The sad fact is women are stuck playing sports originally designed for men. “Basketball, football, baseball, hockey, lacrosse, volleyball, tennis, poker, NASCAR, and anything else you can think of were created during a time when women were expected to be at home preparing dinner and taking care of the six children while the men were out trying to get their balls into another team’s holes,” Rick Paulas argued in Vice last year. “So, instead of the winner of a sport contest being determined by skills that women excel in (an extremely small sample based on my own experiences: flexibility, agility, nimbleness, intelligence, an insane pain threshold, investment strategies, teamwork, just f***ing living longer), they were geared towards categories like ‘I can push you further’ and ‘I can jump higher than you can jump.'”
Only three women cracked this year’s Forbes 100 Highest Paid Athletes list, and all three—Maria Sharapova, Li Na and Serena Williams—were tennis players. It’s not that tennis is more lucrative than other professional sports: only three male tennis players made the list too. Women’s tennis is just more popular than any other women’s sport.

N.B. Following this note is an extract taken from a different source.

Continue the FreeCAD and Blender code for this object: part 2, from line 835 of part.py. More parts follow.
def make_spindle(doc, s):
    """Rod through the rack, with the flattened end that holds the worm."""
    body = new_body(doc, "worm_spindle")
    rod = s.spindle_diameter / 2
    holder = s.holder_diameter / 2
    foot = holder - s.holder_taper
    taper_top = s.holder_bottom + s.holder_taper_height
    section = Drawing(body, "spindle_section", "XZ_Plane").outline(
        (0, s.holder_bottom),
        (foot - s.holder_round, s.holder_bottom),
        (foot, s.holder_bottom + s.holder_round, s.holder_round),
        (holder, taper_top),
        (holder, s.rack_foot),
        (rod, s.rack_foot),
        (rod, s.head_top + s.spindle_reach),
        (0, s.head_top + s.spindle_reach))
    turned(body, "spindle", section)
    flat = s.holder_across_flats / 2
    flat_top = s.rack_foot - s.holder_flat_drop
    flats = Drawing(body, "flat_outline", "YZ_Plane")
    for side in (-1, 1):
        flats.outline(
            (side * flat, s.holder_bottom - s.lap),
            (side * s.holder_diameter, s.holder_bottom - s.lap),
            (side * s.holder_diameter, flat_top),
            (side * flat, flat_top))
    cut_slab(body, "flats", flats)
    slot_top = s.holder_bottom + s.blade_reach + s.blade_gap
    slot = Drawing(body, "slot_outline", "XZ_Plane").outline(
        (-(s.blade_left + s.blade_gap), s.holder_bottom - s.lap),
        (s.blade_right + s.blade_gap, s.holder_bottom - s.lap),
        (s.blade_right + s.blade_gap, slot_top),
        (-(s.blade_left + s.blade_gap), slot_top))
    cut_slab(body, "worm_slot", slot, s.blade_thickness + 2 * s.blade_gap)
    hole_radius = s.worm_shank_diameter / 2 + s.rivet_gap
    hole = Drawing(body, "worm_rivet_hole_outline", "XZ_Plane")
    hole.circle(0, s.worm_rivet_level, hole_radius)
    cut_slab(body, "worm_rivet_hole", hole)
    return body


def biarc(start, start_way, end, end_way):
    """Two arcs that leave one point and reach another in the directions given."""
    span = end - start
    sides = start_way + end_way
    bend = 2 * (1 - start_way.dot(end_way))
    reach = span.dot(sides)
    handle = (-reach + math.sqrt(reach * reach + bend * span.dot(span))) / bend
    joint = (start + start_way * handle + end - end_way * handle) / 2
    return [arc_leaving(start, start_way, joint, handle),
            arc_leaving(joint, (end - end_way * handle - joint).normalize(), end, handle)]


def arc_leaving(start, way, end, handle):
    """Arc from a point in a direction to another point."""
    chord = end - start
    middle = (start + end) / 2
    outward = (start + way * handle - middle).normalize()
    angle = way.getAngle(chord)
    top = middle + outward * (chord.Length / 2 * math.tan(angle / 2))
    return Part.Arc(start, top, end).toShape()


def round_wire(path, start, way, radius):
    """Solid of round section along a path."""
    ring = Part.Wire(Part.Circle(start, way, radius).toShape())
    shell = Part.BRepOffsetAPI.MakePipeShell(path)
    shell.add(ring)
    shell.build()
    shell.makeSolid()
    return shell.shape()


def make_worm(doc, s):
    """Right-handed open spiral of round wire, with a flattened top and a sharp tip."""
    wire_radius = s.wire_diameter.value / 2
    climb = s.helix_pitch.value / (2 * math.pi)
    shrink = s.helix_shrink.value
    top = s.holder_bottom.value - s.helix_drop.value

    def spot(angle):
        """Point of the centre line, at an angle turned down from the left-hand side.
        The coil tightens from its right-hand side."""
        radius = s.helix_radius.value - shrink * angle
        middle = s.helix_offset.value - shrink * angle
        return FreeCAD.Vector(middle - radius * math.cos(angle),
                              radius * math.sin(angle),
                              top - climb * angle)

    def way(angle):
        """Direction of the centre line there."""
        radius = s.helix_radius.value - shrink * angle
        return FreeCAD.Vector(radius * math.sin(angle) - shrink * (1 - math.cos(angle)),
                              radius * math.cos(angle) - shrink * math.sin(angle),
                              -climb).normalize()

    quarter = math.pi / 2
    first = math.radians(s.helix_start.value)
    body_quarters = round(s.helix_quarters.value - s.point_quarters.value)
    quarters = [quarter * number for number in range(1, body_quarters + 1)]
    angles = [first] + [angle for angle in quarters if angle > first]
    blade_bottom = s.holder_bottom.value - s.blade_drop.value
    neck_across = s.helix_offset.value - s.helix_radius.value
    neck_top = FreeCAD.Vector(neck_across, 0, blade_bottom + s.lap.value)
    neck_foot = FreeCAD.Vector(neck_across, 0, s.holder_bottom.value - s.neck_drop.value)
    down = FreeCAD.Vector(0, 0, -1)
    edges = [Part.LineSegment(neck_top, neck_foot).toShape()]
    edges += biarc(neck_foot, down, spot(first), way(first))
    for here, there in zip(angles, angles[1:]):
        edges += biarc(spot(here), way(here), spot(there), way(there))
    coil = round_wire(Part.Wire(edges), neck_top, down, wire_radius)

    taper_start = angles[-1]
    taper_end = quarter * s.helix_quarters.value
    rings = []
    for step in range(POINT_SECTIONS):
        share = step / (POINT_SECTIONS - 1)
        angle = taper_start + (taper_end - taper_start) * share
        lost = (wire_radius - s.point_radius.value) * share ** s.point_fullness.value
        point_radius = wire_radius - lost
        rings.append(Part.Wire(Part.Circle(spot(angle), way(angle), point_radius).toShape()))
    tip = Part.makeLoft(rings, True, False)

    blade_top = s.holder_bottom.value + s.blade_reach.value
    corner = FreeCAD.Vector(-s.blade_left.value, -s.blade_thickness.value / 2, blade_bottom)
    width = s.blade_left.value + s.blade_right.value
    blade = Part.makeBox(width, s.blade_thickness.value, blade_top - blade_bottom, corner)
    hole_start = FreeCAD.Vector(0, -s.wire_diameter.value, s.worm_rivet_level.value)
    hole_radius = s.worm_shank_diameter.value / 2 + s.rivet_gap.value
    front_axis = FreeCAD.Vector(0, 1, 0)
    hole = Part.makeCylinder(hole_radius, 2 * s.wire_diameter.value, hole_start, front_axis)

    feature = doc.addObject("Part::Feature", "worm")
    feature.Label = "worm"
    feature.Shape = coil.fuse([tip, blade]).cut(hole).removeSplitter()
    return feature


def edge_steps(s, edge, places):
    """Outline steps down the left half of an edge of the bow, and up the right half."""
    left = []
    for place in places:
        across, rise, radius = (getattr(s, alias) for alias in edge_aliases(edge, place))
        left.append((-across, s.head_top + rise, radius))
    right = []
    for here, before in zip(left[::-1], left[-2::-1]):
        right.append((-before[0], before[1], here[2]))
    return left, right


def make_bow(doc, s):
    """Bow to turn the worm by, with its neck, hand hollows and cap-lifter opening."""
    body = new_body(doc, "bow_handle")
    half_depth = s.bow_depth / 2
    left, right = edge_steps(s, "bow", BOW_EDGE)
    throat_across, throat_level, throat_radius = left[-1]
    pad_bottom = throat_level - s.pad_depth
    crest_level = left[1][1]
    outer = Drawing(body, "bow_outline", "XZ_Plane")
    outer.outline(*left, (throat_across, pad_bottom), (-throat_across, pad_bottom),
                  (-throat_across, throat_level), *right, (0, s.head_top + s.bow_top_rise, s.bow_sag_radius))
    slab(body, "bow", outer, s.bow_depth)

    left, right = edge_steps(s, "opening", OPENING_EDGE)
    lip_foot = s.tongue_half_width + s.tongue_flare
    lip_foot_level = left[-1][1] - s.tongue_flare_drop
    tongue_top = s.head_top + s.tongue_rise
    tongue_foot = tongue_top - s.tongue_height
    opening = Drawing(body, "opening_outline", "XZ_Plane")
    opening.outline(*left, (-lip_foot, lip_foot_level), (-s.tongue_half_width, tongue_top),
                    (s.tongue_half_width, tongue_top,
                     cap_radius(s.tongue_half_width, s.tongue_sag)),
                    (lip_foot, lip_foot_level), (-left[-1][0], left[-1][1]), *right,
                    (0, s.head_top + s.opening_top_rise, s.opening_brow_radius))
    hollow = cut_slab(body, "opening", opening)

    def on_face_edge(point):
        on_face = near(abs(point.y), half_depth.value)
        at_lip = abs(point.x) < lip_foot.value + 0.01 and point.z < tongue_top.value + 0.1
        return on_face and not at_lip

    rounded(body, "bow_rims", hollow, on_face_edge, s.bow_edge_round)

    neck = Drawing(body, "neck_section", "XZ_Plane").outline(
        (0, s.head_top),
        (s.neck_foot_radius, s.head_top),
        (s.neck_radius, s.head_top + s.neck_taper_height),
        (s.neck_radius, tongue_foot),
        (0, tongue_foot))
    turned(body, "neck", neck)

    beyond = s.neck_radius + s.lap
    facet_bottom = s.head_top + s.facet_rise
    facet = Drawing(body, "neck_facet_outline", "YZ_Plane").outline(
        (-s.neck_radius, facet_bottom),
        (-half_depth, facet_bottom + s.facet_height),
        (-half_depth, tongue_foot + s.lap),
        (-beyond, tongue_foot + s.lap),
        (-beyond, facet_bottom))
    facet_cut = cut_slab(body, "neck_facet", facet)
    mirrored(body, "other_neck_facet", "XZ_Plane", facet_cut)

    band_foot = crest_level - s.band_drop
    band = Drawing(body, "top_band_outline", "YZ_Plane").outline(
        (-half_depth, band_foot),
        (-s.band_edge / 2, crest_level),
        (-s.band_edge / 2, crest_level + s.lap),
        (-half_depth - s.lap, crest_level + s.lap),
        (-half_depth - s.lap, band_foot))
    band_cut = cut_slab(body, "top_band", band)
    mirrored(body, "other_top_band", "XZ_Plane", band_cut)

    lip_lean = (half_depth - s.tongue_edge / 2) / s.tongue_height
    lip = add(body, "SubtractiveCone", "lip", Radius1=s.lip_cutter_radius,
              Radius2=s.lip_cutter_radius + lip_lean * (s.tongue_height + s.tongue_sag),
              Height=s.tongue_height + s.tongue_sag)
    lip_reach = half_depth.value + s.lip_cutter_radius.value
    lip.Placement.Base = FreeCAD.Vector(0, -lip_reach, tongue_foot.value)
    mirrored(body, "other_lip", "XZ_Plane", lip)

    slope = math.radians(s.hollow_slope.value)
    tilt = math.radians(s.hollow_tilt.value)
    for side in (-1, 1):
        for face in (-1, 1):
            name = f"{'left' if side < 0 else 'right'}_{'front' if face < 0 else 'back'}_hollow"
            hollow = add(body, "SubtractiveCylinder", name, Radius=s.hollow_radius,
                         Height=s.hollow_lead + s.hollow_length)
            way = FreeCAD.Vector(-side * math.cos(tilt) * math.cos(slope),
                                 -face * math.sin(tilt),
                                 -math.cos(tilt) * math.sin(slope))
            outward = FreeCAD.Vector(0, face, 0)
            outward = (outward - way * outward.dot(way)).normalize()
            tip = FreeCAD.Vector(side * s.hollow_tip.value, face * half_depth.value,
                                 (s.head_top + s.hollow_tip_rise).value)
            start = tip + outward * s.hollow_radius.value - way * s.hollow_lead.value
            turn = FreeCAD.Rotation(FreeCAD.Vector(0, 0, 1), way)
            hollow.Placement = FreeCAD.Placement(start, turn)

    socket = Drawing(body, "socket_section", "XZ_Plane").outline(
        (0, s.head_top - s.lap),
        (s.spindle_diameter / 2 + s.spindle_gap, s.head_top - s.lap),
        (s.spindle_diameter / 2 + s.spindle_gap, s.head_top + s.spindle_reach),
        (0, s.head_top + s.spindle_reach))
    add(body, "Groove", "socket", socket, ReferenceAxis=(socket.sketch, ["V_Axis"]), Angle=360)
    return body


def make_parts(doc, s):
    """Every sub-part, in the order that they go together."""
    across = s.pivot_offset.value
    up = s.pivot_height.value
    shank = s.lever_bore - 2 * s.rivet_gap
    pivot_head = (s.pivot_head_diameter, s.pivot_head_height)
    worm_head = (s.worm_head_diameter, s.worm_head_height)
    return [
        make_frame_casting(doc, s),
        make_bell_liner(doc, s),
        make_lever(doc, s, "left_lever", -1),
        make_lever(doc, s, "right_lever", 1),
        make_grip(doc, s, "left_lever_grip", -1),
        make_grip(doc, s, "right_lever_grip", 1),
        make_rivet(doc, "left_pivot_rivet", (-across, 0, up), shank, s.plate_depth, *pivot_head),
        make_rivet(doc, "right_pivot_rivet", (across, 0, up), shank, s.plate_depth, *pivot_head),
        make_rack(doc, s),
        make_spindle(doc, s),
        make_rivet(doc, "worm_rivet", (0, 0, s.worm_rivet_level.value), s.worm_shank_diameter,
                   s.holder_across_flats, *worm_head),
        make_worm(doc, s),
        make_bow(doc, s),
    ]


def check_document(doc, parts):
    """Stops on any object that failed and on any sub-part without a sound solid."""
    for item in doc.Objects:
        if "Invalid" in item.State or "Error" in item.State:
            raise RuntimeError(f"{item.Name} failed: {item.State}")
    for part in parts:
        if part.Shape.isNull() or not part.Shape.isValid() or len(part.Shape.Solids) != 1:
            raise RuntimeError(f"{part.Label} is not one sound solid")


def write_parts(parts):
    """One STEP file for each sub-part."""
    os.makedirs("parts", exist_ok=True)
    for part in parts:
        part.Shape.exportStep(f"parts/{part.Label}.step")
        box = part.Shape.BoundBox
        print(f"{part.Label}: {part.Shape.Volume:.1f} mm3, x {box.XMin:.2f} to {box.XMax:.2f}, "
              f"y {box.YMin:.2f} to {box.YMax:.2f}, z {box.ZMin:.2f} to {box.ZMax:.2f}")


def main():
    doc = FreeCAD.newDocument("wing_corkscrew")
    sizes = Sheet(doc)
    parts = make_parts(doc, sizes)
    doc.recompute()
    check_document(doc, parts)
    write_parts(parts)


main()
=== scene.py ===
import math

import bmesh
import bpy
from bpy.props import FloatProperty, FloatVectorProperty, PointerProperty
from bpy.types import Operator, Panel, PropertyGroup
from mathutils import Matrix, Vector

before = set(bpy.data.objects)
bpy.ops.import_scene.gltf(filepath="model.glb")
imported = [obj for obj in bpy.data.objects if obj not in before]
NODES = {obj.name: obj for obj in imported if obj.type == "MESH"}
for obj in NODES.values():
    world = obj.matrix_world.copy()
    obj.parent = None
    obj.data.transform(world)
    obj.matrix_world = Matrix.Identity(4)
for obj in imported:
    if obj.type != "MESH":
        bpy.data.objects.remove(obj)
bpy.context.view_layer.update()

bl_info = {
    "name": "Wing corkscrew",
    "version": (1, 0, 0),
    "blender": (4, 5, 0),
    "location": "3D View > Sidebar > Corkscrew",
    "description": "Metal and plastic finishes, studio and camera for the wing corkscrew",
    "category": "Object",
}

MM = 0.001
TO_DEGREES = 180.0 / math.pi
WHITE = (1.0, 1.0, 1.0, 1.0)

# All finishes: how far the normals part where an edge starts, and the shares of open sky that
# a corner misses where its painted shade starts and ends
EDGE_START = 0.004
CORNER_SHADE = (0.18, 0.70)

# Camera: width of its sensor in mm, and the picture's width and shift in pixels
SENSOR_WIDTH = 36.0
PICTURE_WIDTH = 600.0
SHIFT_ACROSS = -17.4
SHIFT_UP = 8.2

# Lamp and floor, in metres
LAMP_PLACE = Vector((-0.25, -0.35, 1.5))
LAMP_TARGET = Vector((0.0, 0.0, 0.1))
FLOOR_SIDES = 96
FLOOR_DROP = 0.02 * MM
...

And it’s not just superstars like Williams who are benefiting from the closing pay gap. A Quartz analysis of male vs. female tennis player earnings found that there is a gap at the top of the pack—the top man, Roger Federer, has won $82 million from tournaments, while the top woman, Serena Williams, has earned only $56 million— things even out in the middle: Martina Hingis is the 11th highest earner in women’s tennis with $20.3 million from tournaments, compared to the $20.6 million earned by the men’s 11th highest earner, Andy Roddick.
Tennis tournaments have done more than just offer equal pay: the sport is structurally set up to give women an equal opportunity at drawing a crowd. They play at the same time as the men in the big tournaments, and nowadays networks will broadcast as many women’s Grand Slam games as men’s. Being treated similarly to men imbues women’s tennis with inherent value: fans will argue that though women’s tennis is different than men’s, its individual merits make it equally fascinating.
But others say the sport is popular–and female tennis players get the most endorsements—because the women still play in short skirts. The latter explanation would explain why Anna Kournikova racked up $15 million despite never winning a major title. (She is perhaps most famous for a computer virus promising nude pictures of the tennis player in 2001.) This Amy Schumer sketch captures the dichotomy pretty clearly:
It’s arguments like this that have some execs at the WNBA proposing tighter uniforms with shorter shorts. Unfortunately, there are few other ways that the WNBA could mimic women’s tennis to create productive change: playing WNBA games directly after NBA games would be unlikely to draw a bigger audience, and the league simply cannot afford to pay its players equal to NBA players. (BuzzFeed recently compiled a list of 52 NBA players who have higher salaries than all the players in the WNBA combined—and that doesn’t even count endorsement deals.)
Women’s tennis is in a unique position to gain more attention and dollars: all the more reason to even the playing field and let women play five sets.